Tuesday, August 12, 2014

It's better to have no left-handed relievers than bad left-handed relievers

The White Sox on Sunday optioned left-handed relief pitcher Eric Surkamp to Triple-A Charlotte. The move creates room on the 25-man roster for veteran reliever Matt Lindstrom, who has completed his rehab assignment and will rejoin Chicago in time for Tuesday night's game at San Francisco.

With Surkamp's demotion, this means the Sox will no longer have a left-handed pitcher available out of the bullpen. While this situation isn't ideal, none of the left-handed relievers the Sox have tried this season have worked out for them.

The club started the year with Scott Downs and Donnie Veal on the roster, but both men pitched their way off the team before the All-Star break. Surkamp has been given a look in that lefty role in the seven weeks since Downs was given his walking papers, but his results have been mixed at best.

Left-handed batters are hitting just .167 in 30 plate appearances against Surkamp, but here's the problem: They've also hit three home runs off him in those 30 plate appearances. The first priority for any left-handed reliever is to keep opposing left-handed hitters in the ballpark. Surkamp has not done that. A left-handed hitter has homered off him once in every 10 at-bats. That's too high of a rate.

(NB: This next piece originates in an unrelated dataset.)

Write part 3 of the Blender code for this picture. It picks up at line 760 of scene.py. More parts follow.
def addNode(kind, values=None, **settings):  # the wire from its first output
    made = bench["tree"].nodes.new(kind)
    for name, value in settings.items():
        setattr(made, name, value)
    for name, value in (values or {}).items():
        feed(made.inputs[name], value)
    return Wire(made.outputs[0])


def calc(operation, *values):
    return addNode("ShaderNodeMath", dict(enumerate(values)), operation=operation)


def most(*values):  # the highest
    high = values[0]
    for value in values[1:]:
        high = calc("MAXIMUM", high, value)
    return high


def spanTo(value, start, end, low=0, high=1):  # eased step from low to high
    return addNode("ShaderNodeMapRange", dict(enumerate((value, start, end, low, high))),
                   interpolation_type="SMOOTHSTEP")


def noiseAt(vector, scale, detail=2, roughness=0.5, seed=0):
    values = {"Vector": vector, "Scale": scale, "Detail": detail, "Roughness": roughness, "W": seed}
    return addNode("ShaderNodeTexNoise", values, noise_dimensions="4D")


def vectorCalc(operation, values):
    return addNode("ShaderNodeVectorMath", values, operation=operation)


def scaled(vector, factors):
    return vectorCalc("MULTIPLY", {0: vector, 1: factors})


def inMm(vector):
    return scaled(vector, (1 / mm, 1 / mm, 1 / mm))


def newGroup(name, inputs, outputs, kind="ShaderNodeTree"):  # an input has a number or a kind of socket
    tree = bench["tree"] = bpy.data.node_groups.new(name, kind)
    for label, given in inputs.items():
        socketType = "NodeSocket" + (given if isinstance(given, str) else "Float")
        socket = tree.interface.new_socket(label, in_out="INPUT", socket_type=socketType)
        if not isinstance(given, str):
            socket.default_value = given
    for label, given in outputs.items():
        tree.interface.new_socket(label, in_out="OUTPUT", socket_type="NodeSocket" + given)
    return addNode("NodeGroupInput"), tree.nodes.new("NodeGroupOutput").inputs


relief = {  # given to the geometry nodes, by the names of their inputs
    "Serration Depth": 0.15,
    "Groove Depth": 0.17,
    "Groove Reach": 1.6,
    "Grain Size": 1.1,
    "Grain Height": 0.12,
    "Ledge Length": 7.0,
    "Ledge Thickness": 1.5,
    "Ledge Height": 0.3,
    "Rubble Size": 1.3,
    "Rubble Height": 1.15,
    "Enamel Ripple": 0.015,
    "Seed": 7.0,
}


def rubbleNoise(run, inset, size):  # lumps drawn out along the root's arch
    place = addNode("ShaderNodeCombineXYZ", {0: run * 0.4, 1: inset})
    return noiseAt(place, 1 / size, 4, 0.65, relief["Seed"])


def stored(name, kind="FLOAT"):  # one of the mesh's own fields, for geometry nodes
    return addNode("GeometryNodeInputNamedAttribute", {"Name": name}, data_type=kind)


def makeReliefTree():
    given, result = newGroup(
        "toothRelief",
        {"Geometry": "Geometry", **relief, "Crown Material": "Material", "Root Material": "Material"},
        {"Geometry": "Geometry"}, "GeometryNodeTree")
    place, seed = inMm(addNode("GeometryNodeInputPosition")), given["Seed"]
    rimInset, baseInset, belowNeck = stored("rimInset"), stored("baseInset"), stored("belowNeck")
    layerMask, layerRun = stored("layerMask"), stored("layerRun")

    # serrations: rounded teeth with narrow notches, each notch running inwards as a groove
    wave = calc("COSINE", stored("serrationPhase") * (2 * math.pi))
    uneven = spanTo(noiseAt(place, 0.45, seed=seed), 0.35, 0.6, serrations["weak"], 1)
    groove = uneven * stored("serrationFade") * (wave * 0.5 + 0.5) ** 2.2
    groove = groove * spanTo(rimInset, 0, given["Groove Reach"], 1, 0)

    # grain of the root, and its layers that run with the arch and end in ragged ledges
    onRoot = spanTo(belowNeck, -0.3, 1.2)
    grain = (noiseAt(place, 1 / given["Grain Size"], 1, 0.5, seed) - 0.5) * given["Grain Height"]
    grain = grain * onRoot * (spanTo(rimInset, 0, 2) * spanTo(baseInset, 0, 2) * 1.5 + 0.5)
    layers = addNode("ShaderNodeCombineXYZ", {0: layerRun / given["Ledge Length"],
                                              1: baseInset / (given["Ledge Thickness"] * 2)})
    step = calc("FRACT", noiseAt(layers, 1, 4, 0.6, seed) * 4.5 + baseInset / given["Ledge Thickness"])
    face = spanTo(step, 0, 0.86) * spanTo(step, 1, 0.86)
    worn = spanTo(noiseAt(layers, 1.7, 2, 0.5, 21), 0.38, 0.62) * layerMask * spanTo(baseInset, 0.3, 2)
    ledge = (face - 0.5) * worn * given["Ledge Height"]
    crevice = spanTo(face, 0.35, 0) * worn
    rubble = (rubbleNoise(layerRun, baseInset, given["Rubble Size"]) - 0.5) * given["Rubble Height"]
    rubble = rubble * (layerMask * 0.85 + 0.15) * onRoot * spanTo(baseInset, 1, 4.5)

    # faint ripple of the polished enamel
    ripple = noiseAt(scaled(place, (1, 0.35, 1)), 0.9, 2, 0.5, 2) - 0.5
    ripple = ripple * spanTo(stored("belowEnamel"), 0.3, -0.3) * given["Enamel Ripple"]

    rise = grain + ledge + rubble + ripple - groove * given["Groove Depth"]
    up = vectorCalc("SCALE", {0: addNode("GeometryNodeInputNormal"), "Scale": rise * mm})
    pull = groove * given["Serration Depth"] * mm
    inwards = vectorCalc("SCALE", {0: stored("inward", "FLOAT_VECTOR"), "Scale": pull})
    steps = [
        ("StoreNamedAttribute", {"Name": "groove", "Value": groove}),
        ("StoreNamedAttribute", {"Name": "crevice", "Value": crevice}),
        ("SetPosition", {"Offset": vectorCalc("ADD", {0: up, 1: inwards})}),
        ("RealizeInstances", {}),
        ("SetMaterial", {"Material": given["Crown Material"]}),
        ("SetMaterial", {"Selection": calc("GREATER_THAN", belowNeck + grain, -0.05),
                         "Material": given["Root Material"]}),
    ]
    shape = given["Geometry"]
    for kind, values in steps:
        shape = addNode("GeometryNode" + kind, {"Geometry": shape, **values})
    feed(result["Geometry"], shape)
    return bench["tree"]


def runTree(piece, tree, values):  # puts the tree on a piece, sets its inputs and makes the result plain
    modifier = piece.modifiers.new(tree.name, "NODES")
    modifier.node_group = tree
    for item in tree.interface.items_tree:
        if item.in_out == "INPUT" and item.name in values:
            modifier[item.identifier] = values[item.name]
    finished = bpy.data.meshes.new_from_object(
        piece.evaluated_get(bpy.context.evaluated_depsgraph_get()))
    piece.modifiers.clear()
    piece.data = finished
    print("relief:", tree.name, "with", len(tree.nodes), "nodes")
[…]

Maybe you chalk that up to a small sample size and keep Surkamp in the bigs if it weren't for the fact that he can't get righties out at all. Right-handed hitters are posting a robust .360/.429/.400 slash line against him.

Surkamp can't retire righties, and he can't keep lefties in the yard. That's a recipe for getting sent back to Charlotte.

If you're worried about the lack of lefty relievers in the bullpen, the Sox have one right-handed relief pitcher who gets lefties out at a high rate: Javy Guerra.

Take a look at Guerra's lefty/right splits:

vs. LHB: .207/.319/.293
vs. RHB: .304/.375/.500

Left-handed hitters have clubbed just one home run off Guerra in 70 plate appearances this season. Unlike Surkamp, Guerra keeps lefties in the yard, as well as getting them out on a regular basis.

If Sox manager Robin Ventura finds himself in a situation where he needs a reliever to get a left-handed batter out in a tight situation, Guerra is the man he should summon from the bullpen.